The Cudd team arrived here Monday under a verbal agreement with the Uzbek Ministry of Foreign Economic Relations to "help them in any way we can", Cudd said. Thus far only Uzbek specialists, some of whom helped cap two wells in Kuwait under Cudd's guidance, have attempted to put out the fire.


Tuesday's tank plan (five blasts), though, may have fractured the well's interior, making it more difficult to put a sleeve over the exposed casing to move the flame up and away from the base of the well -- the work area.


"Now there's a fire in my work area and I can't get there. At first it wasn't a hard well to put out. Now it's hard, extremely hard", said Alien Walsh, an oil equipment specialist with Patterson Service, a sister company of Cudd, here handling an equipment airlift.


The result: The fire could now burn for months rather than days, as was previously predicted before the blasts.


Some seven U. S. military C-141 cargo planes have arrived here this week full of equipment to attempt to put out the blaze, which now roars some 200 meters high at 1, 500 degrees Celsius. Most metal around the 5, 237 meter deep well has melted, and the heat singes unprotected workers hair from 100 yards away. If the tank has damaged the wells interior, however, most of the equipment is unsuitable for immediate use, Mr. Walsh said.


Uzbek officials say that both parties agreed to the tank plan, although after the blast they conceded it didn't work.


"Our plan, agreed upon by Uzbek specialists and our U. S. partner, was simpler, but it wasn't successful", said Akhbar Rakhimov, technical director of the team of Uzbek specialists here trying to cap the well.
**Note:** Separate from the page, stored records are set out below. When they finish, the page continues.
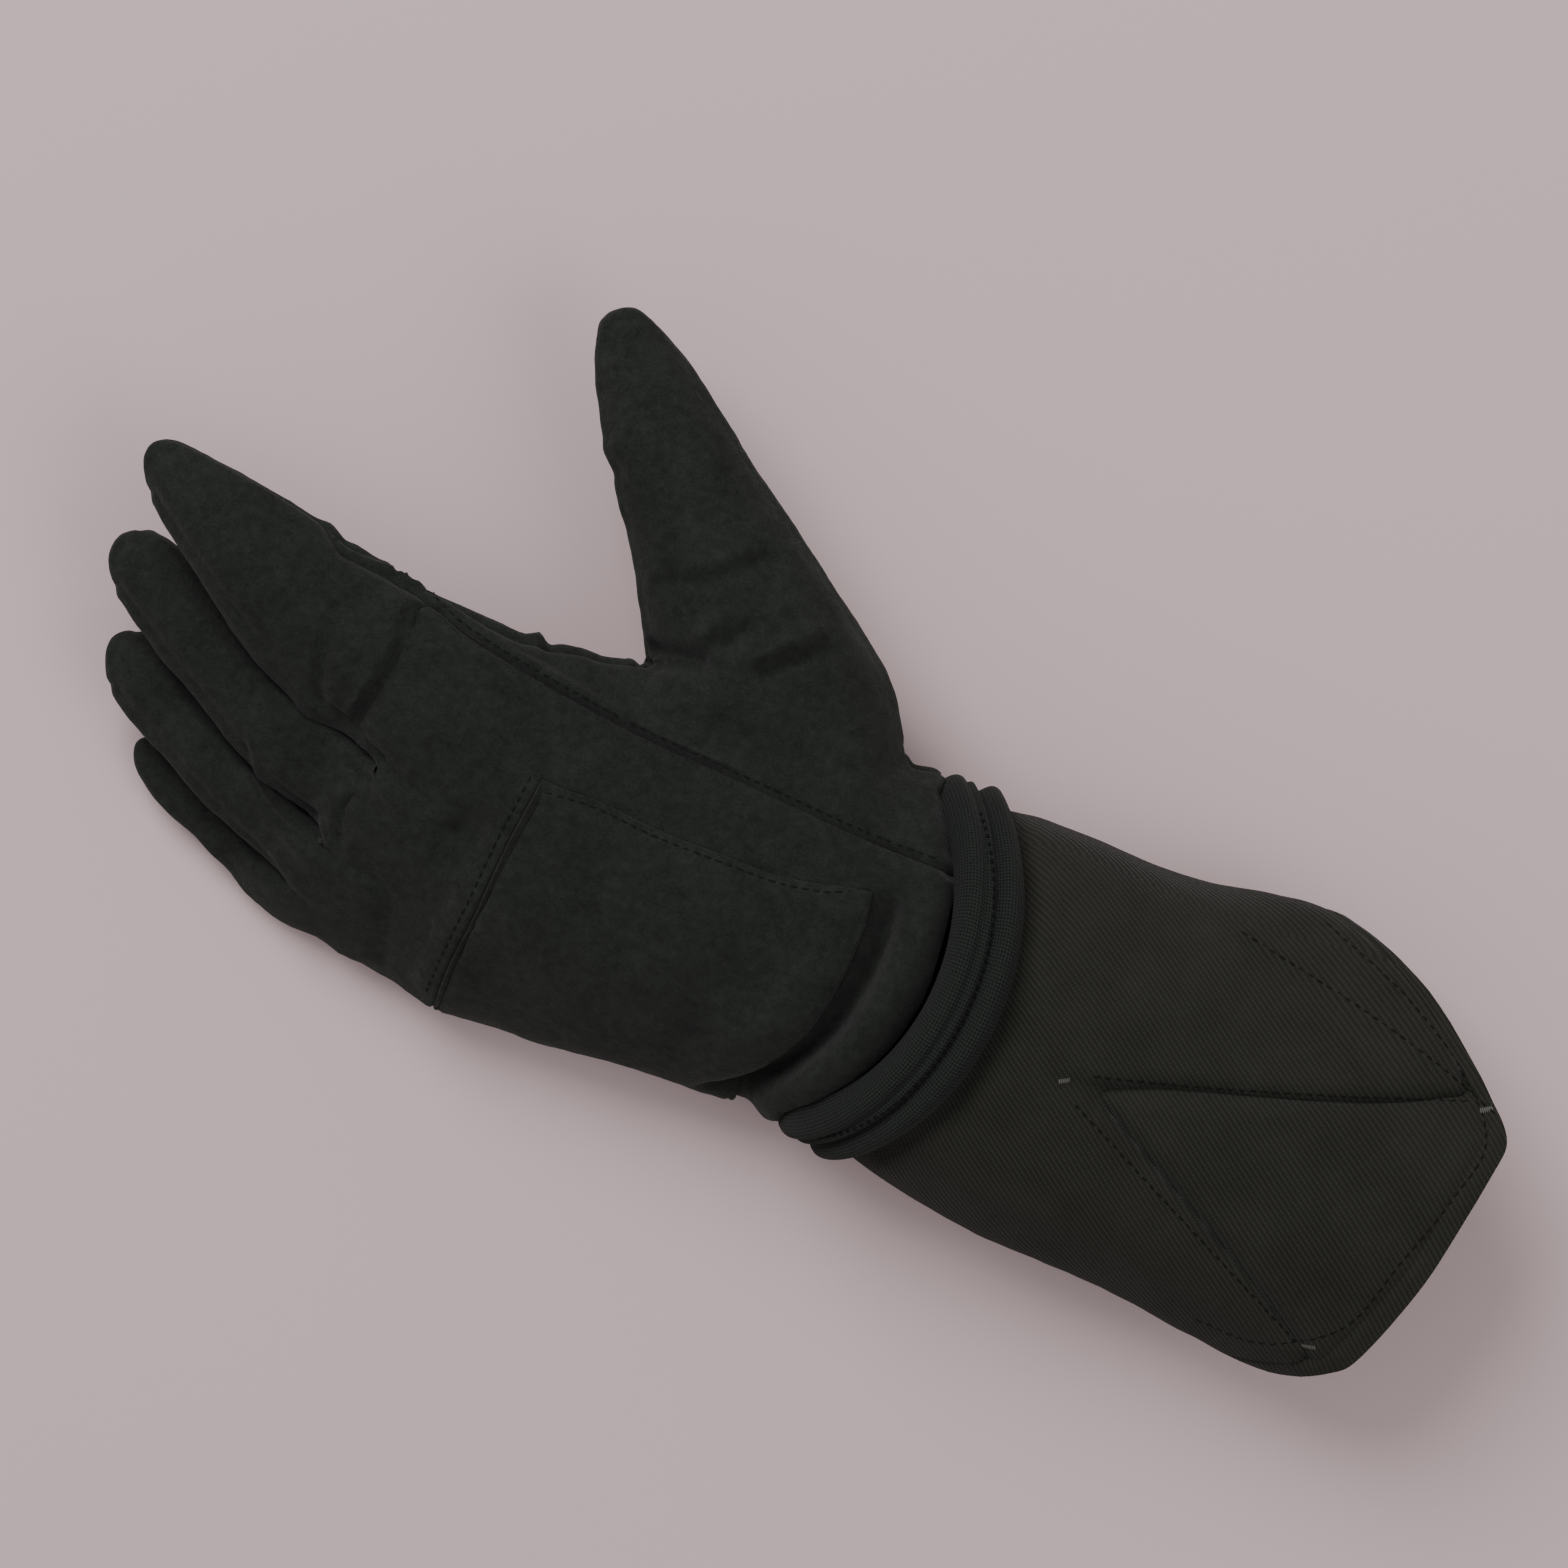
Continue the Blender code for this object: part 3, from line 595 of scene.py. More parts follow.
class Cage:
    """A coarse surface that is subdivided into cloth."""

    def __init__(self, reverse: bool = False) -> None:
        """Starts an empty cage.

        Args:
            reverse: Whether the faces are added the wrong way round.
        """
        self.points: list[tuple[float, float, float]] = []
        self.faces: list[tuple[int, ...]] = []
        self.marks: list[int] = []
        self.uvs: list[tuple[tuple[float, float], ...]] = []
        self.reverse = reverse

    def add_point(self, point: Sequence[float]) -> int:
        """Adds a point, raised to the floor if it would lie below it.

        Args:
            point: Its place.

        Returns:
            Its number.
        """
        x, y, z = point
        self.points.append((float(x), float(y), max(float(z), 0.0)))
        return len(self.points) - 1

    def add_face(self, corners: Sequence[int], mark: int,
                 uvs: Sequence[tuple[float, float]] | None = None) -> None:
        """Adds a face.

        Args:
            corners: Its points.
            mark: Its panel's number, more PATCH_MARK where the patch covers it.
            uvs: Its corners' places on the flat cloth, in metres.
        """
        uvs = uvs or ((0.0, 0.0),) * len(corners)
        if self.reverse:
            corners, uvs = corners[::-1], uvs[::-1]
        self.faces.append(tuple(corners))
        self.marks.append(mark)
        self.uvs.append(tuple(uvs))

    def refined(self, levels: int) -> Cloth:
        """Returns the smooth cloth that the cage stands for.

        Args:
            levels: How many times each face is cut into four.

        Returns:
            The fine surface.
        """
        mesh = bpy.data.meshes.new("cage")
        mesh.from_pydata(self.points, [], self.faces)
        mesh.polygons.foreach_set("material_index", self.marks)
        layer = mesh.uv_layers.new(name=CLOTH_MAP)
        layer.data.foreach_set("uv", [value for face in self.uvs for uv in face for value in uv])
        obj = add_object("cage", mesh)
        modifier = obj.modifiers.new("smooth", "SUBSURF")
        modifier.levels = modifier.render_levels = levels
        fine = bpy.data.meshes.new_from_object(obj.evaluated_get(bpy.context.evaluated_depsgraph_get()))
        cloth = Cloth(fine)
        bpy.data.objects.remove(obj)
        bpy.data.meshes.remove(mesh)
        bpy.data.meshes.remove(fine)
        return cloth


class Nodes:
    """Adds nodes to a tree and joins them."""

    def __init__(self, tree: bpy.types.NodeTree) -> None:
        """Starts with a tree."""
        self.tree = tree

    @property
    def shader(self) -> bpy.types.Node:
        """The shader of a material's tree."""
        return self.tree.nodes["Principled BSDF"]

    def join(self, name: str, socket: bpy.types.NodeSocket) -> None:
        """Joins a socket to the shader's input of that name."""
        self.tree.links.new(socket, self.shader.inputs[name])

    def add(self, kind: str, links: dict[str | int, object] | None = None,
            **settings: object) -> bpy.types.Node:
        """Adds a node.

        Args:
            kind: The node's type.
            links: For each input, the socket to join to it or the value to give it.
            settings: The node's own settings.

        Returns:
            The node.
        """
        node = self.tree.nodes.new(kind)
        for name, value in settings.items():
            setattr(node, name, value)
        for name, value in (links or {}).items():
            if isinstance(value, bpy.types.NodeSocket):
                self.tree.links.new(value, node.inputs[name])
            else:
                node.inputs[name].default_value = value
        return node

    def maths(self, operation: str, *values: object) -> bpy.types.NodeSocket:
        """Returns the result of a sum on sockets or numbers."""
        node = self.add("ShaderNodeMath", dict(enumerate(values)), operation=operation)
        return node.outputs[0]

    def noise(self, vector: bpy.types.NodeSocket, scale: float, detail: float = 3.0,
              roughness: float = 0.6) -> bpy.types.NodeSocket:
        """Adds a noise.

        Args:
            vector: The places that it is read at.
            scale: How many lumps it has a metre.
            detail: How many finer noises are laid over it.
            roughness: How strong they are.

        Returns:
            Its value, from 0 to 1.
        """
        node = self.add("ShaderNodeTexNoise", {"Vector": vector, "Scale": scale, "Detail": detail,
                                               "Roughness": roughness})
        return node.outputs["Fac"]

    def blend(self, factor: bpy.types.NodeSocket, low: Sequence[float],
              high: Sequence[float]) -> bpy.types.NodeSocket:
        """Mixes two colours.

        Args:
            factor: How far to go from low to high, from 0 to 1.
            low: One colour.
            high: The other.

        Returns:
            The colour between them.
        """
        node = self.add("ShaderNodeMix", {0: factor}, data_type="RGBA")
        node.inputs[6].default_value = (*low, 1.0)
        node.inputs[7].default_value = (*high, 1.0)
        return node.outputs[2]

    def bump(self, height: bpy.types.NodeSocket, distance: float, strength: float = 1.0,
             below: bpy.types.NodeSocket | None = None) -> bpy.types.NodeSocket:
        """Roughens the surface by a height.

        Args:
            height: The height, from 0 to 1.
            distance: How far 1 lies above 0, in metres.
            strength: How strongly it shows.
            below: The normals of another bump that this one lies on.

        Returns:
            The normals.
        """
        links = {"Height": height, "Distance": distance, "Strength": strength}
        if below is not None:
            links["Normal"] = below
        return self.add("ShaderNodeBump", links).outputs["Normal"]


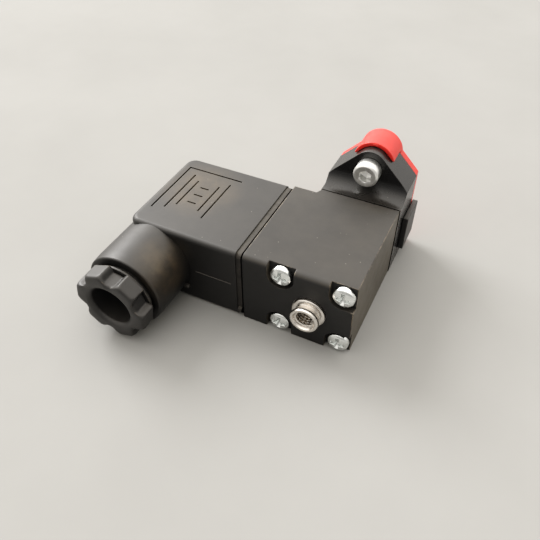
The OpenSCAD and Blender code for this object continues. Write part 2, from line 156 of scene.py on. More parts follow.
def mix(tree, kind, fac, a, b):
    """Value a where fac is 0 and b where it is 1."""
    first, second, result = MIX_SOCKETS[kind]
    node = tree.nodes.new("ShaderNodeMix")
    node.data_type = kind
    link(tree, fac, node.inputs["Factor"])
    set_or_link(tree, node.inputs[first], a)
    set_or_link(tree, node.inputs[second], b)
    return node.outputs[result]


def blend_colour(tree, fac, a, b):
    return mix(tree, "RGBA", fac, a, b)


def maths(tree, kind, a, b, clamp=False):
    node = tree.nodes.new("ShaderNodeMath")
    node.operation = kind
    node.use_clamp = clamp
    set_or_link(tree, node.inputs[0], a)
    set_or_link(tree, node.inputs[1], b)
    return node.outputs[0]


def times(tree, a, b):
    return maths(tree, "MULTIPLY", a, b)


def bump(tree, height, distance, strength=1.0, normal=None):
    node = tree.nodes.new("ShaderNodeBump")
    node.inputs["Strength"].default_value = strength
    node.inputs["Distance"].default_value = distance
    link(tree, height, node.inputs["Height"])
    if normal is not None:
        link(tree, normal, node.inputs["Normal"])
    return node.outputs["Normal"]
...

Rakhimov said that the team of Americans arrived here too late and with a more complicated plan.


There is some silent disagreement, though. Uzbek officials at first detained and questioned this uninvited reporter, the first Western reporter allowed into the heavily guarded sight. and Uzbek officials here seemed more concerned with keeping the opinions of U. S. specialists under wraps.


"They just arrived, it is the Uzbek specialists that have done all the work here and know the well", one Uzbek project spokesman said.


Cudd workers say it's not their well, and ultimately not their decision.


U. S. technology using water and sand pumped at high pressure, they say, would have severed the well cleanly without rupturing it. Now, the fire is hotter, bigger, and more difficult to control.


In the long run, however, most here say the fire will be put out and this central Asian country will be oil rich. What's more, the fire, for now, poses relatively little environmental risk, as opposed to if it were extinguished immediately.


A pipeline seven miles long was completed by 600 Uzbek workers Wednesday to link the well to Axtash, a rail transport center. A total of 1, 300 workers and specialists are now working three shifts a day. These efforts are not enough to contain the gushing oil.


Before the fire, caused by a spark as the drilling rig was removed, oil flowed onto adjacent cotton and wheat fields, and into the nearby Syr Darya river.


Black smoke now spews out from the fire, which burns thousands of barrels per day. Thus far both Uzbek and U. S. workers say the environmental impact is negligible, however. Workers here report some "black rain", although they said it is normal.


What's more, Cudd says that since Uzbekistan has no prevailing wind, it is better to let the well burn to avoid ecological damage to the river and farms. "The smoke is no problem. For now. it's better to let it burn", he said.